Rick Morrison: “I like to shoot at a higher f-stop than the maximum (all of my lenses are f 2.8) because I like the increased depth of field. This allows me to keep multiple players in focus when they go up for headers for example. I usually shoot at f5.6 and increase my ISO when I require a faster shutter speed. If lighting is very poor due to inclement weather (rain, fog), then I slowly lower my f-stop. Sometimes you have no choice but to shoot at f2.8 at the highest ISO your camera allows.”
Braulio Herrera: “I would keep my shutter speed not lower than 1/500. I will try to open my lens as much as I can (f/2.8, f/4 or f/5.6) AI Servo is a must (for Canon shooters), and continuous shooting (burst). Manual shooting works best, but Av should be “ok” also. An underexposed pic might be fixable in Photoshop, a blurry pic can’t be.”
What makes a great soccer photo?
A great soccer photo starts with the technical side. The image has to be sharp, meaning it is cleanly in focus. It is appropriately cropped, only the important stuff is in the image. It is correctly processed, meaning not overly or underly saturated with color. I shoot about 3000 images per Sounders game. I get 35 images that I consider ok for publication out of all those frames.
On the artistic side, everyone has their own opinion but irregardless, ANY great photograph starts with the “Rule of Thirds”, Look it up!
My personal favorites are images that convey lots of emotion. One of the reasons that I don’t have lots of photos of Jhon Kennedy Huertado is that he plays without emotion. Catch a smile on that mug, and you got a Pulitzer. I met a guy who considered his best shots of soccer games to be headers. His portfolio was filled with shots of soccer balls completely deformed around a player’s skull. I found the first few interesting, but my personal taste didn’t find them “Great”.
Two of my favorite photos with www.goalWA.net are both of Fucito. I originally wasn’t a Fucito fan, after he got a well-deserved yellow in the friendly against Barcelona. I considered him another blunt instrument in Sigi’s arsenal. Today, I have to say the lad has grown on me. He has a great work rate and I feel he is happiest running up and down a soccer pitch. It shows in the images we take of him.
Stephanie Brownfield: “I think capturing all the intensity that the players have during the game makes a great soccer photo. You want to get the determination when they are going after the ball. The disappointment that they have when they know they should have done something different. The relief, happiness and excitement they have in their face once they score a goal or even things up.”
Rick Morrison: “This is very subjective, but for me, a great soccer photo is one that conveys an extreme view of athleticism or emotion. Because of that I enjoy photos that typically show the players faces and not the backs of players.”

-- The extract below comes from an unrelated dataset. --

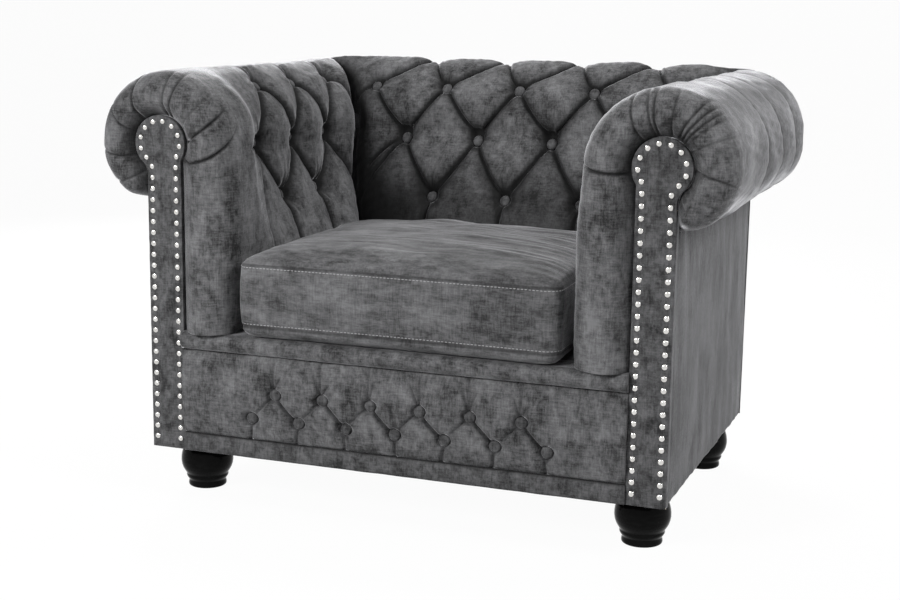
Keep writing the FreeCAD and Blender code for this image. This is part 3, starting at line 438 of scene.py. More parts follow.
def velvet(name, dark, light, stretch=(30, 30, 30), crush=(85, 85, 85), sheen=0.55):
    """Crushed velvet: pile pushed into light and dark patches, with a soft sheen at grazing angles. Its base
    colour is also darkened by painted shade from the fold attribute, in creases and hollows.
    """
    material, nodes, links, shader = new_material(name)
    coord = nodes.new("ShaderNodeTexCoord").outputs["Object"]
    patches = noise(nodes, links, coord, stretch, 3.0, 0.3, 0.55)
    pile_marks_and_painted_shade = noise(nodes, links, coord, crush, 5.0, 0.35, 0.68)
    pile = noise(nodes, links, coord, (900, 900, 900), 2.0)
    upright = noise(nodes, links, coord, (420, 420, 55), 2.0)
    level = noise(nodes, links, coord, (70, 70, 420), 2.0)
    mixed = math_node(nodes, links, "MULTIPLY", patches, 0.33)
    for layer, share in ((pile_marks_and_painted_shade, 0.29), (pile, 0.1), (upright, 0.14), (level, 0.14)):
        mixed = math_node(nodes, links, "ADD", mixed, math_node(nodes, links, "MULTIPLY", layer, share))
    colour = ramp(nodes, links, mixed, [(0.41, dark), (0.5, (dark + light) / 2.1), (0.6, light)])
    # Painted shade: the fold attribute, 0 to 1, darkens the base colour by up to 94 percent
    attribute = nodes.new("ShaderNodeAttribute")
    attribute.attribute_name = "fold"
    shade = math_node(nodes, links, "MULTIPLY", attribute.outputs["Fac"], 0.94)
    shade = math_node(nodes, links, "SUBTRACT", 1.0, shade)
    mix = nodes.new("ShaderNodeMix")
    mix.data_type = "RGBA"
    mix.blend_type = "MULTIPLY"
    mix.inputs["Factor"].default_value = 1.0
    links.new(colour, mix.inputs["A"])
    links.new(shade, mix.inputs["B"])
    links.new(mix.outputs["Result"], shader.inputs["Base Color"])
    shader.inputs["Roughness"].default_value = 0.82
    shader.inputs["Specular IOR Level"].default_value = 0.25
    shader.inputs["Sheen Weight"].default_value = sheen
    shader.inputs["Sheen Roughness"].default_value = 0.27
    shader.inputs["Sheen Tint"].default_value = (0.9, 0.9, 0.93, 1)
    first = bump(nodes, links, shader, pile_marks_and_painted_shade, 0.0016, 0.5)
    bump(nodes, links, shader, pile, 0.0004, 0.5, first)
    return material


def plain(name, dark, light, stretch, rough, metallic=0.0, depth=0.0002, detail=4.0):
    """A surface with two tones in a stretched noise, such as planed wood, foam or metal."""
    material, nodes, links, shader = new_material(name)
    coord = nodes.new("ShaderNodeTexCoord").outputs["Object"]
    grain = noise(nodes, links, coord, stretch, detail, 0.6)
    links.new(ramp(nodes, links, grain, [(0.35, dark), (0.65, light)]), shader.inputs["Base Color"])
    shader.inputs["Roughness"].default_value = rough
    shader.inputs["Metallic"].default_value = metallic
    if depth > 0:
        bump(nodes, links, shader, grain, depth, 0.6)
    return material


def woven(name, dark, light, pitch, rough=0.85):
    """Two crossing sets of threads."""
    material, nodes, links, shader = new_material(name)
    coord = nodes.new("ShaderNodeTexCoord").outputs["Object"]
    heights = []
    for direction in ("X", "Y", "Z"):
        wave = nodes.new("ShaderNodeTexWave")
        wave.wave_type = "BANDS"
        wave.bands_direction = direction
        wave.inputs["Scale"].default_value = 1 / (pitch * 6.3)
        wave.inputs["Distortion"].default_value = 0.6
        links.new(coord, wave.inputs["Vector"])
        heights.append(wave.outputs["Fac"])
    weave = math_node(nodes, links, "MULTIPLY", heights[0], heights[1])
    weave = math_node(nodes, links, "ADD", weave, math_node(nodes, links, "MULTIPLY", heights[2], 0.5))
    links.new(ramp(nodes, links, weave, [(0.1, dark), (0.9, light)]), shader.inputs["Base Color"])
    shader.inputs["Roughness"].default_value = rough
    bump(nodes, links, shader, weave, 0.0005, 0.7)
    return material


VELVET = velvet("velvet_body", 0.014, 0.155, (20, 20, 15), (85, 85, 60), 0.8)
VELVET_FINE = velvet("velvet_facing", 0.016, 0.115, (50, 50, 36), (150, 150, 110), 0.6)
VELVET_TOP = velvet("velvet_cushion", 0.02, 0.15, (10, 24, 20), (40, 80, 90), 0.5)
VELVET_SIDE = velvet("velvet_outside", 0.035, 0.145, (22, 22, 9), (100, 100, 30), 0.5)
NICKEL = plain("polished_nickel", (0.60, 0.59, 0.57), (0.72, 0.71, 0.69), (60, 60, 60), 0.13, 1.0, 0.0)
LACQUER_LOW = (0.002, 0.002, 0.002)
LACQUER_HIGH = (0.004, 0.004, 0.004)
LACQUER = plain("black_lacquer", LACQUER_LOW, LACQUER_HIGH, (40, 40, 160), 0.1, 0.0, 0.00003, 3.0)
LACQUER.node_tree.nodes["Principled BSDF"].inputs["Specular IOR Level"].default_value = 0.05
STEEL = plain("zinc_steel", (0.45, 0.45, 0.44), (0.62, 0.62, 0.60), (90, 90, 20), 0.35, 1.0, 0.00003)
TIMBER = plain("planed_beech", (0.45, 0.29, 0.16), (0.66, 0.47, 0.29), (9, 60, 60), 0.6, 0.0, 0.0002)
PLYWOOD = plain("raw_plywood", (0.50, 0.35, 0.20), (0.70, 0.54, 0.35), (70, 70, 12), 0.7, 0.0, 0.0002)
FOAM = plain("upholstery_foam", (0.72, 0.69, 0.58), (0.86, 0.83, 0.74), (400, 400, 400), 0.95, 0.0, 0.0008)
THREAD = plain("grey_thread", (0.3, 0.3, 0.305), (0.44, 0.44, 0.445), (900, 900, 900), 0.7, 0.0, 0.0001)
WEBBING = woven("elastic_webbing", (0.02, 0.02, 0.02), (0.09, 0.09, 0.09), 0.0022)
HESSIAN = woven("jute_hessian", (0.28, 0.20, 0.10), (0.58, 0.45, 0.28), 0.0016)
TAPE = woven("zip_tape", (0.03, 0.03, 0.032), (0.09, 0.09, 0.095), 0.0008)
DUST = woven("dust_cloth", (0.008, 0.008, 0.008), (0.03, 0.03, 0.03), 0.0012)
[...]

Braulio Herrera: “Any pic that would tell the story of what happened; it does not necessarily have to be an action image. This includes action/reaction from players, coaches and even fans. However, an action pic is always good, to show the intensity of the game. As a general rule: “No ball, no face = no good,” although there are some exceptions.”
Give your top three “tips” for improving soccer photo-taking.
Tip One) Practice, Tip Two) Practice, Tip Three) Practice
1. In this day of digital imaging you can practice taking action photos almost freely. I cut my teeth shooting on film, and I can tell you that I spent more money on film and processing than I did on the camera gear I have today. Shoot, shoot, and shoot some more.
2. Buy the best glass you can afford. Less expensive camera bodies take great photos with great lenses. It doesn’t work the other way around. Retailers will lead you the other direction because they know that the serious photographer is going to have to upgrade their lens before they upgrade their camera body. In this vein also, the best glass is usually made by the camera manufacturer. I will buy one Canon lens than buying two Tamron lenses with greater capacity for the same price. Every time I have violated this rule for myself, I have been sadly disappointed. Canon or Nikon, buy their lenses.
3. Tip three, and really this should be the first tip…Get to know your camera and equipment. When I started into the digital era I spent $400 to take a class to learn about how to take better photos. We spent over half the class going through the owner’s manual learning about the camera functions.
Stephanie Brownfield’s tips:
1. Find the right shutter speed. Take a test shot. Zoom in and look at the whole picture to make sure your speed is fast enough. If something is not frozen make the shutter speed faster.
2. Keep both eyes on the action. I constantly have both eyes open to make sure I don’t miss anything. You might see something happening on a different part of the field that you need to shoot.
3. Try to get lower then the players. You often see photographers sitting or kneeling down. It gets a new perspective on the picture. The players look bigger and stronger. It looks like the action is coming right into the camera.
Rick Morrison’s tips:
1. Get the best equipment you can afford and understand the limitations of your equipment including both the camera body and the lens.
2. Understand the game and don’t put down your camera just because the whistle blows and the play stops.
3. Focus on taking photos and don’t talk to anyone standing next to you.
Braulio Herrera’s tips:
1. Don’t focus where the ball is, focus where the play will be.
2. Wait for the players to come to you, don’t run after the action like crazy.
3. Try to shoot as low as possible, specially when shooting kids.